Yeah, I just reused struct for speed and convience of developing, to 
veryify that ref-dict would give me the speed I wanted.  A final patch 
would want a more optimised version.  Except that I've thrown the whole 
hash table thing away anyway.

> * The outer loop is walking the list of refs from a transport, and the
>   inner loop is walking a copy of the same list of refs from the same
>   transport, looking for each refs/tags/X^{} what record, if any, existed
>   for refs/tags/X.
>
>   Would it make sense to further specialize your optimization?  For
>   example, something like...

I actually arrived at somthing similar to this myself, after realising 
that I could use string_list as a basis.

> * It is tempting to use a hash table when you have to deal with an
>   unordered collection, but in this case, wouldn't the refs obtained from
>   the transport (it's essentially a ls-remote output, isn't it?) be
>   sorted?  Can't you take advantage of that fact to optimize the loop,
>   without adding a specialized hash table implementation?

I wasn't sure if we could rely on the refs list being sorted.  But I've 
got a new version that uses an extra string_list instead that is actually 
slightly faster.  I'll post that shortly.

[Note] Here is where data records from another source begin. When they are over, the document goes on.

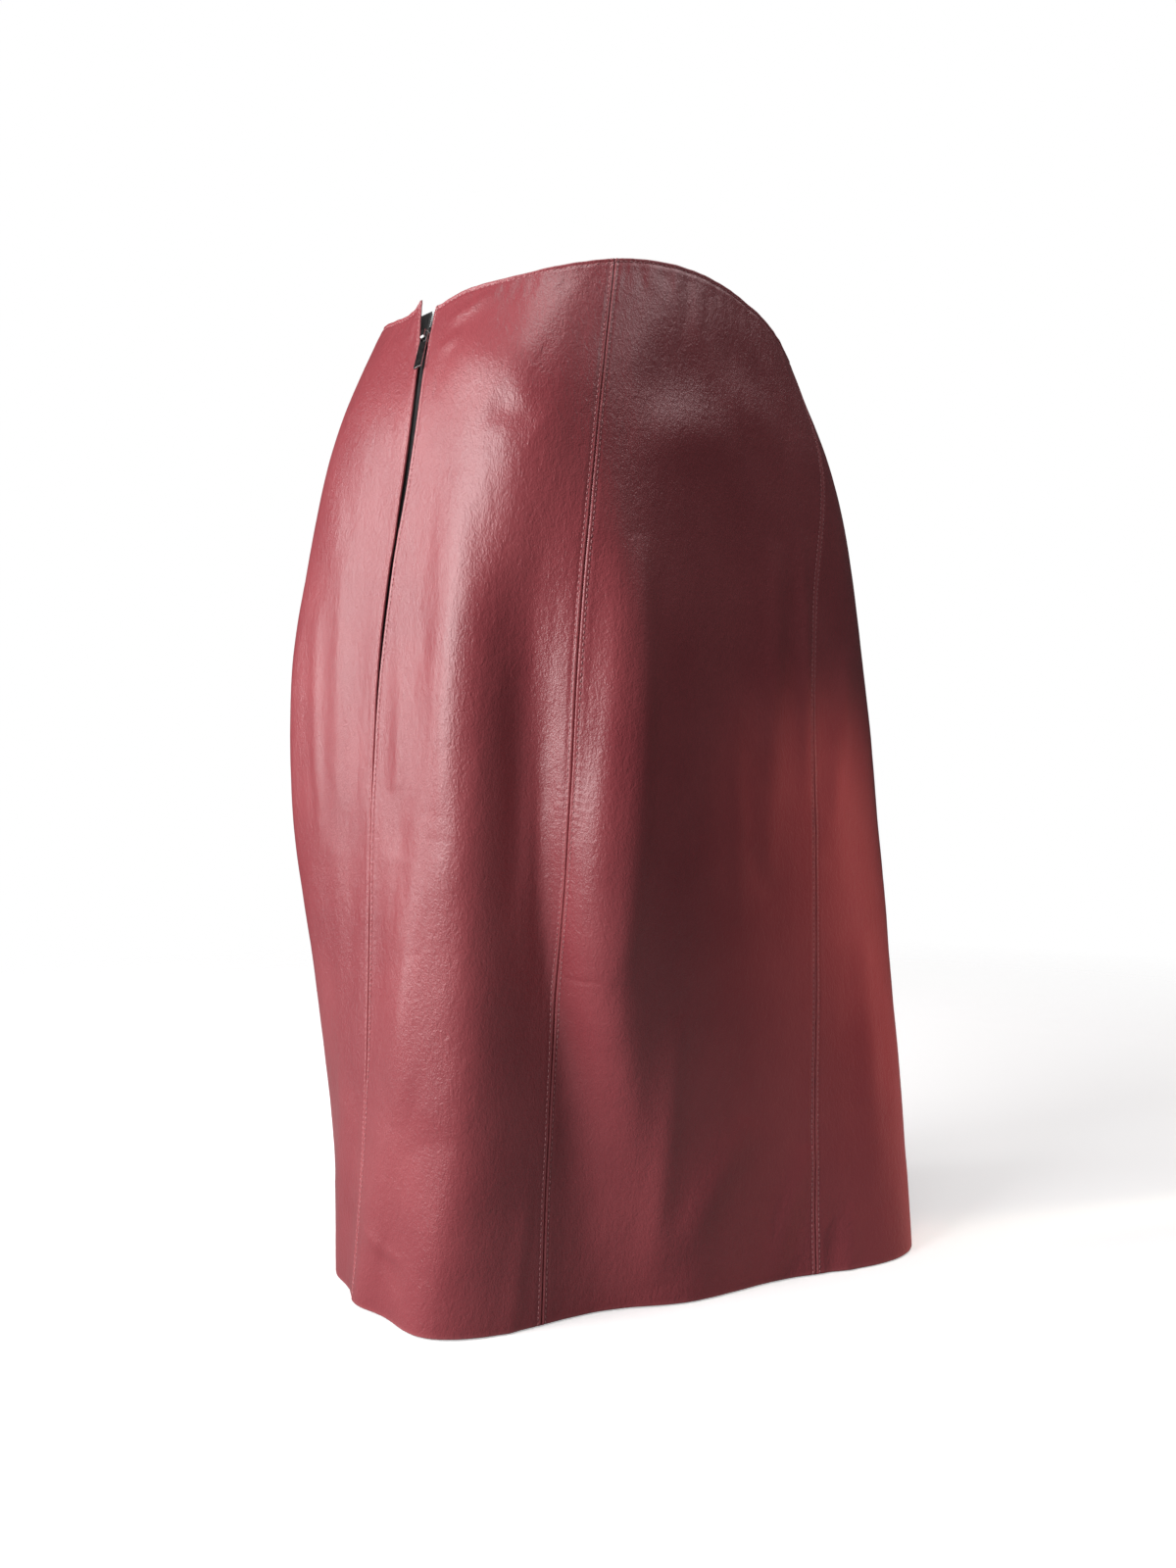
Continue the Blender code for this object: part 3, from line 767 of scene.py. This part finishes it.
def copies(name, shape, places, look):
    """One mesh of many copies of a shape. Each place is a point and its three axes."""
    points, faces = shape
    every = np.concatenate([points @ np.array(axes) + place for place, axes in places])
    shifted = [[i + k * len(points) for i in face] for k in range(len(places)) for face in faces]
    made = made_mesh(name, every, shifted)
    made.data.materials.append(look)
    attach(made, "skirt")
    return made


def stitch_places(lines):
    """Where each stitch of a seam lies, with a little lean from side to side."""
    turn = np.random.default_rng(len(lines[0][0]))
    places = []
    for line, out in lines:
        points, along, up = spaced(line, out, STITCH_PITCH)
        side = unit(np.cross(up, along))
        up = np.cross(along, side)
        for place, x, y, z in zip(points, along, side, up):
            lean = turn.normal(0, THREAD_LEAN)
            places.append((place, (x * cos(lean) + y * sin(lean), y * cos(lean) - x * sin(lean), z)))
    return places


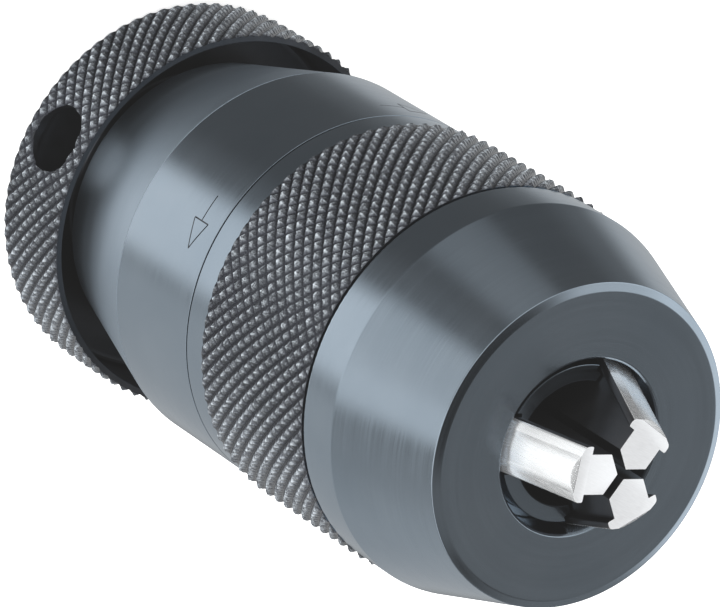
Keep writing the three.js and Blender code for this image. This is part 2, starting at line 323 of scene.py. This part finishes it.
def rounded(points, size=0.15 * MM, steps=4, closed=True):
    """Rounds a profile's corners. A point may carry its own size as a third number."""
    flat = [Vector(p[:2]) for p in points]
    sizes = [p[2] if len(p) > 2 else size for p in points]
    count = len(flat)
    result = []
    for i in range(count):
        if not closed and i in (0, count - 1):
            result.append(flat[i])
            continue
        if sizes[i] == 0:
            result.append(flat[i])
            continue
        result += corner(flat[i - 1], flat[i], flat[(i + 1) % count], sizes[i], steps)
    return result


def supported(profile, closed=True):
    """Adds a point near both ends of each long run, so that its shading stays flat."""
    inset = 0.06 * MM
    result = []
    count = len(profile)
    for i in range(count if closed else count - 1):
        a, b = profile[i], profile[(i + 1) % count]
        result.append(a)
        run = (b - a).length
        if run > 6 * inset:
            result.append(a.lerp(b, inset / run))
            result.append(b.lerp(a, inset / run))
    if not closed:
        result.append(profile[-1])
    return result


def revolve(bm, profile, closed=True, sides=ROUND):
    """Adds a surface of revolution and returns its rings of vertices."""
    rings = []
    for radius, z in profile:
        rings.append([bm.verts.new(polar(radius, 2 * math.pi * k / sides, z)) for k in range(sides)])
    pairs = list(zip(rings, rings[1:]))
    if closed:
        pairs.append((rings[-1], rings[0]))
    for first, second in pairs:
        for k in range(sides):
            after = (k + 1) % sides
            bm.faces.new((first[k], first[after], second[after], second[k]))
    return rings


def finish_mesh(bm, name, materials, sharp=32.0):
    """Turns a bmesh into a smooth-shaded object, with edges over `sharp` degrees kept hard."""
    bmesh.ops.recalc_face_normals(bm, faces=bm.faces)
    mesh = bpy.data.meshes.new(name)
    bm.to_mesh(mesh)
    bm.free()
    piece = bpy.data.objects.new(name, mesh)
    bpy.context.scene.collection.objects.link(piece)
    for material in materials:
        mesh.materials.append(material)
    mesh.shade_smooth()
    mesh.set_sharp_from_angle(angle=math.radians(sharp))
    return piece


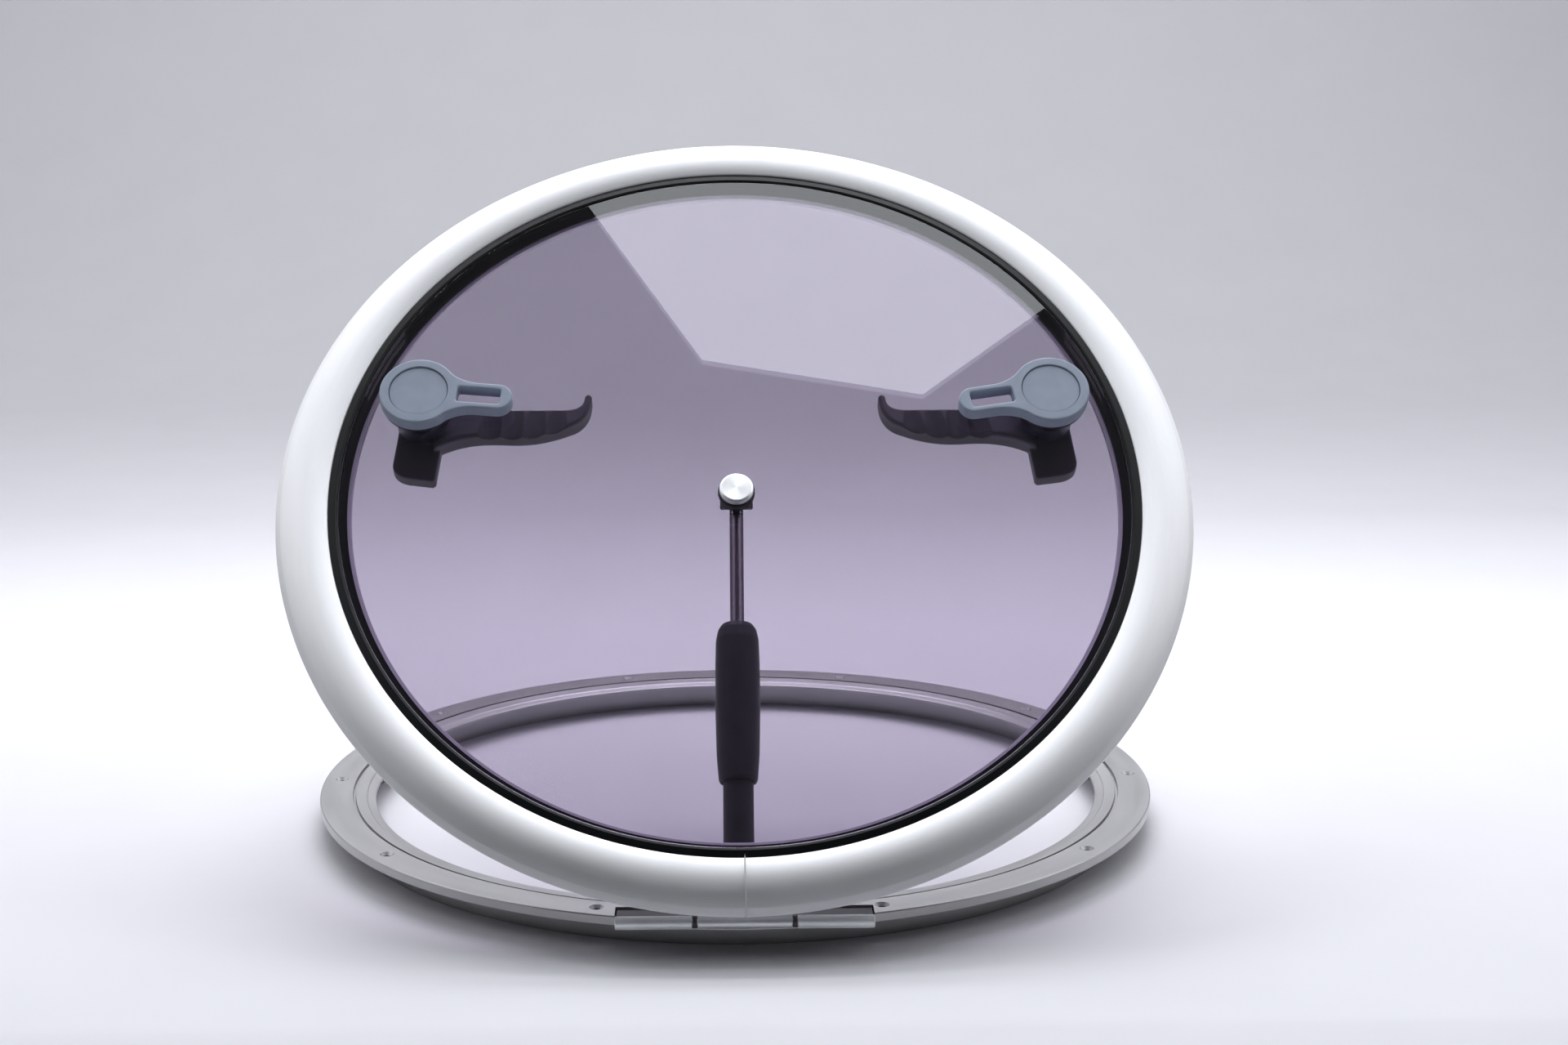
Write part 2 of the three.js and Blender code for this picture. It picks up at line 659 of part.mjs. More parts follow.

>   We find refs/tags/v0.99 immediately followed by refs/tags/v0.99^{} in
>   the ls-remote output.  And the inefficient loop is about finding
>   refs/tags/v0.99 when we see refs/tags/v0.99^{}, so if we remember the
>   tag ref we saw in the previous round, we can check with that first to
>   make sure our "sorted" assumption holds true, and optimize the loop out
>   that way, no?

-- 
Julian

  ---
Bilbo's First Law:
 	You cannot count friends that are all packed up in barrels.